The book consists of six chapters, two entitled “Background” and “Foreground”, and four that examine schooling (including Sunday schools), visiting, mothering (the mothers’ meetings and the Mothers’ Union), and nursing. Together they describe the rise and decline of these activities, locating the fate of Christian social ministries within the changing climate of the democratic state machine.

The mass of data is impressive, particularly that on parish visitors; and the decline in these areas of work certainly left large gaps that have not been adequately replaced by secular social work. While most of the material seems to have come from secondary sources, it is good to have it so conveniently gathered in one book.

There are, however, some highly questionable claims, often injected into the text without any context or argument. The statement that Christian socialism “ultimately proved more hospitable to socialism than to Christianity” would be hard to defend, historically or theologically. To say that the Evangelical conscience “was largely exhausted” after the Second World War, except where it was “transformed into Christian Socialism” as with Donald Soper, is equally odd (as Soper himself would certainly have thought).
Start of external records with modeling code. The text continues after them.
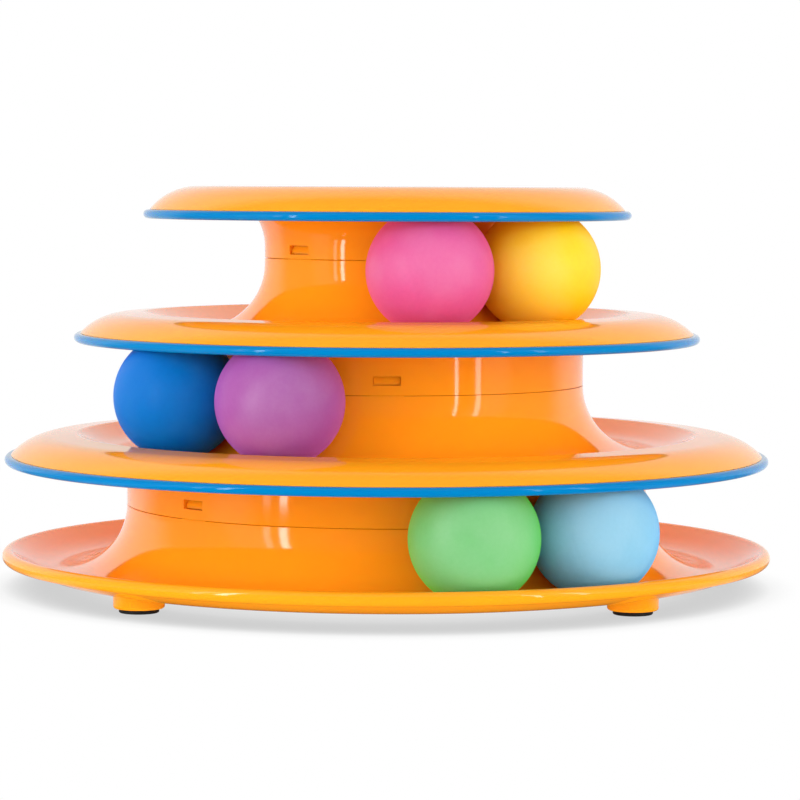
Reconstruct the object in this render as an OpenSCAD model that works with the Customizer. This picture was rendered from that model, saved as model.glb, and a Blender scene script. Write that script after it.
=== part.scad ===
// Cat ball track toy: a snap-together tower of three ball tracks with a domed, open top.
// Millimetres. The floor is z = 0 and the tower's axis is the Z axis.

/* [Balls] */
// Outside diameter of a ball
ball_d = 39.6; // [37:0.2:40.4]
// Wall of a hollow ball
ball_wall = 1.2; // [0.8:0.1:2]
// Gap between the bottom of a ball and the floor of its track
ball_rest = 0.3; // [0.2:0.05:0.6]
// Turn of the pink ball from the front, in degrees
pink_turn = 12.4; // [-180:0.1:180]
// Turn of the purple ball from the front, in degrees
purple_turn = -22.4; // [-180:0.1:180]
// Turn of the green ball from the front, in degrees
green_turn = 14.3; // [-180:0.1:180]
// Gap from the pink ball to the yellow ball on its right
yellow_gap = 0.46; // [0.3:0.01:30]
// Gap from the purple ball to the blue ball on its left
blue_gap = 0.62; // [0.3:0.01:30]
// Gap from the green ball to the light blue ball on its right
light_blue_gap = 0.7; // [0.3:0.01:30]

/* [Tracks] */
// Side room between a ball and the wall of its track
ball_room = 1.2; // [1:0.1:2]
// Wall of every moulded level
wall = 1.8; // [1.4:0.1:2.2]
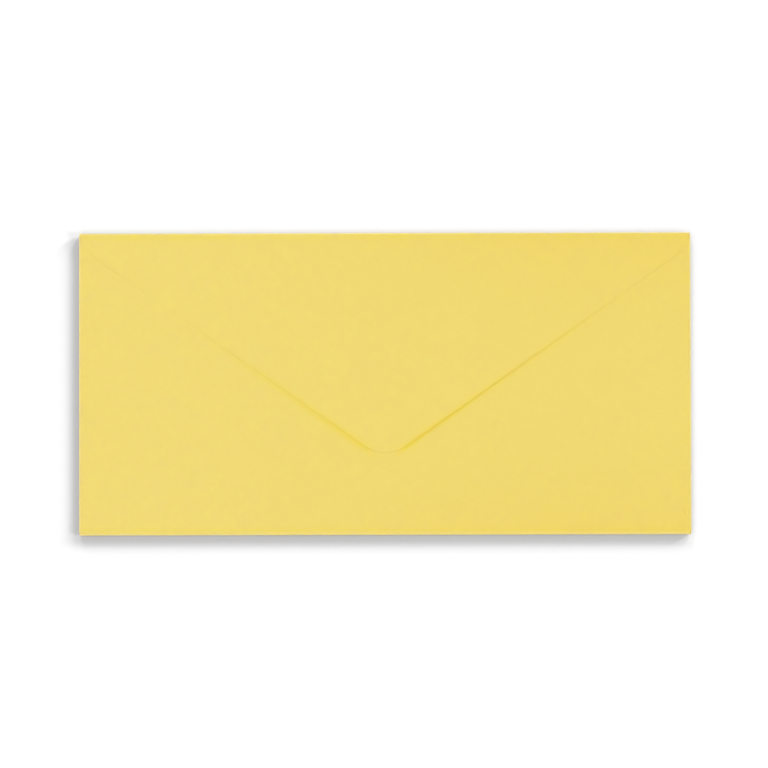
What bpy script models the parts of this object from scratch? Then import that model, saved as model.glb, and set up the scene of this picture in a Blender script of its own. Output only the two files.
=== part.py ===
"""Business envelope of DL size with a deep pointed flap: one die-cut sheet of dyed paper, folded and gummed.

The blank is drawn flat, with its inside up, scored where it bends, folded over and given its thickness.
It lies on its front panel, with the flap on top and closed but not stuck down. Lengths are in metres.
+X runs along the envelope, +Y towards the fold of the flap, +Z up. The origin is under its middle.
"""

import math

import bmesh
import bpy

# The finished envelope, outside its folds
LENGTH = 0.220
HEIGHT = 0.110

# The paper, the film of gum in a seam, and the room left inside a fold and under the flap
PAPER = 0.00018
GUM_FILM = 0.00003
SIDE_FOLD_INSIDE = 0.00027
FLAP_CLEARANCE = 0.00006

# The pointed flap. Depths are taken down from the top fold, and insets from the side folds.
FLAP_DEPTH = 0.0802
TIP_RADIUS = 0.013
SHOULDER_DEPTH = 0.0070
SHOULDER_INSET = 0.0032
SHOULDER_RADIUS = 0.005
FLAP_BASE_INSET = 0.0004

# The back panel, which is the bottom of the blank folded up
BACK_INSET = 0.0010
BACK_BASE_INSET = 0.0004
BACK_BASE_TAPER = 0.0040
BACK_TOP_GAP = 0.0013
BACK_CORNER_RADIUS = 0.0015
THROAT_DIP = 0.0127
THROAT_SHOULDER = 0.0060
THROAT_RUN = 0.0260

# The two side flaps, which are folded in first and glued under the back panel
SIDE_FLAP_WIDTH = 0.0190
SIDE_FLAP_TOP_GAP = 0.0012
SIDE_FLAP_TOP_TAPER = 0.0100
SIDE_FLAP_BOTTOM_GAP = 0.0004
SIDE_FLAP_BOTTOM_TAPER = 0.0045
SIDE_FLAP_RADIUS = 0.0040
SEAM_WIDTH = 0.0080
SEAM_END_MARGIN = 0.0060

# How far the corners of the front panel run on into both folds, as an angle of each fold
CORNER_EAR = math.radians(50)

# How the sheet springs: the front panel's rim off the table, the pocket's crown, and the flap's free edges
RIM_LIFT = 0.00030
RIM_RUN = 0.018
CROWN = 0.00045
CROWN_RUN_ACROSS = 0.055
CROWN_RUN_UP = 0.042
FLAP_EDGE_LIFT = 0.00030
FLAP_EDGE_RUN = 0.011
FLAP_TIP_REACH = 0.006

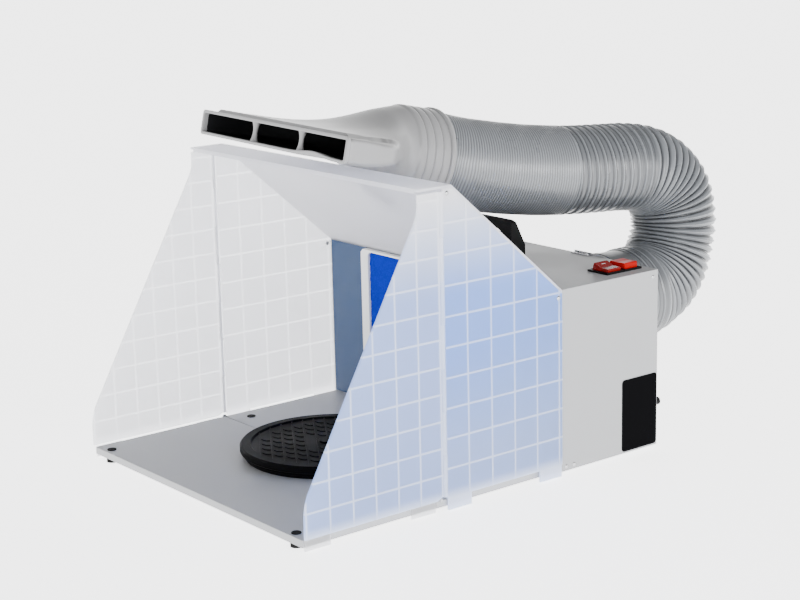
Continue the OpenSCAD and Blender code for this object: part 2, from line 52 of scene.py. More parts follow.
BOOTH_L = 563  # floor's front edge to the end of the hose's cuff
FLOOR_Z = 14
LEAF_AXIS_Y = 182


def row(x, y, z):
    """A point in the row frame, in metres."""
    return Vector((x, y - BOOTH_L / 2, z)) * MM


def smooth(t):
    """Rises from 0 at t = 0 to 1 at t = 1, with level ends."""
    t = min(max(t, 0), 1)
    return t * t * (3 - 2 * t)


# ---- Camera ----

CAMERA_AZIMUTH = 50.85
CAMERA_ELEVATION = 13.15
CAMERA_ROLL = -1.14
CAMERA_PLACE = (1.5972, -1.2507, 0.6547)
LENS = 81.18
SHIFT = (-0.0311, -0.0031)


def make_camera():
    """The view that the object is shown from."""
    a, e, roll = (math.radians(v) for v in (CAMERA_AZIMUTH, CAMERA_ELEVATION, CAMERA_ROLL))
    right = Vector((math.cos(a), math.sin(a), 0))
    ahead = Vector((-math.sin(a) * math.cos(e), math.cos(a) * math.cos(e), -math.sin(e)))
    up = right.cross(ahead)
    axes = (
        math.cos(roll) * right + math.sin(roll) * up,
        -math.sin(roll) * right + math.cos(roll) * up,
        -ahead,
    )
    data = bpy.data.cameras.new("camera")
    data.sensor_width = 36
    data.lens = LENS
    data.shift_x, data.shift_y = SHIFT
    camera = bpy.data.objects.new("camera", data)
    camera.matrix_world = Matrix.Translation(CAMERA_PLACE) @ Matrix(axes).transposed().to_4x4()
    bpy.context.scene.collection.objects.link(camera)
    bpy.context.scene.camera = camera


# ---- Meshes ----


def piece(name, points, faces, body, materials, sharp=35, indices=None):
    """A mesh piece that rides on a body. Edges sharper than sharp degrees stay sharp."""
    mesh = bpy.data.meshes.new(name)
    mesh.from_pydata([tuple(p) for p in points], [], faces)
    for m in materials:
        mesh.materials.append(m)
    if indices:
        mesh.polygons.foreach_set("material_index", indices)
    shape = bmesh.new()
    shape.from_mesh(mesh)
    bmesh.ops.recalc_face_normals(shape, faces=shape.faces)
    shape.to_mesh(mesh)
    shape.free()
    mesh.polygons.foreach_set("use_smooth", [True] * len(mesh.polygons))
    mesh.set_sharp_from_angle(angle=math.radians(sharp))
    mesh.update()
    obj = bpy.data.objects.new(name, mesh)
    bpy.context.scene.collection.objects.link(obj)
    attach(obj, body)
    return obj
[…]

Even odder, from a historian, are the occasional polemical asides, such as: “What was the point of worshipping in Westminster Abbey when Jesus, now a socialist, had departed for Whitehall?” Or: “Those who retained their faith often found new causes overseas,” such as Christian Aid and CAFOD. The author says that “in Christian circles and in the media, the hubbub over gay rights and women priests has drowned out reports of the social work carried out by the Churches.” This does at least concede that this work is continuing — much of it, in fact, supported or initiated by women priests. But such comments trivialise both the debate and the book.

Even more questionable is what appears to be the central thesis. I say “appears to be”, for it is not clear.  The most the author says is that the growth of government and the decline of religion were “trends that were not unrelated to each other”. He later adds that “the decline of Christianity may have had more to do with the extension of democracy than with Darwinism or the higher criticism” (my italics).

The publisher’s blurb on the cover, however, claims that “the waning of religion and the growth of government responsibility for social provision were closely inter-twined.” This calls for more analysis rather than simple assertion.

At one point the author says that the Churches accepted a “collectivist secular world without redemptive purpose”. Can a secular world have a redemptive purpose? Did the Churches accept such a world? If this was so, the book does not provide the evidence. Rather, there is an illogical jump from the accumulated data to the conclusion of a causal connection.

Undoubtedly there has been both an expansion of state activity and a decline in membership of some Churches over the period of time discussed. But, as statisticians would have told the author, close parallelisms or contrasts between curves are notoriously uninformative.

The Revd Kenneth Leech was formerly Community Theologian at St Botolph’s, Aldgate, in east London.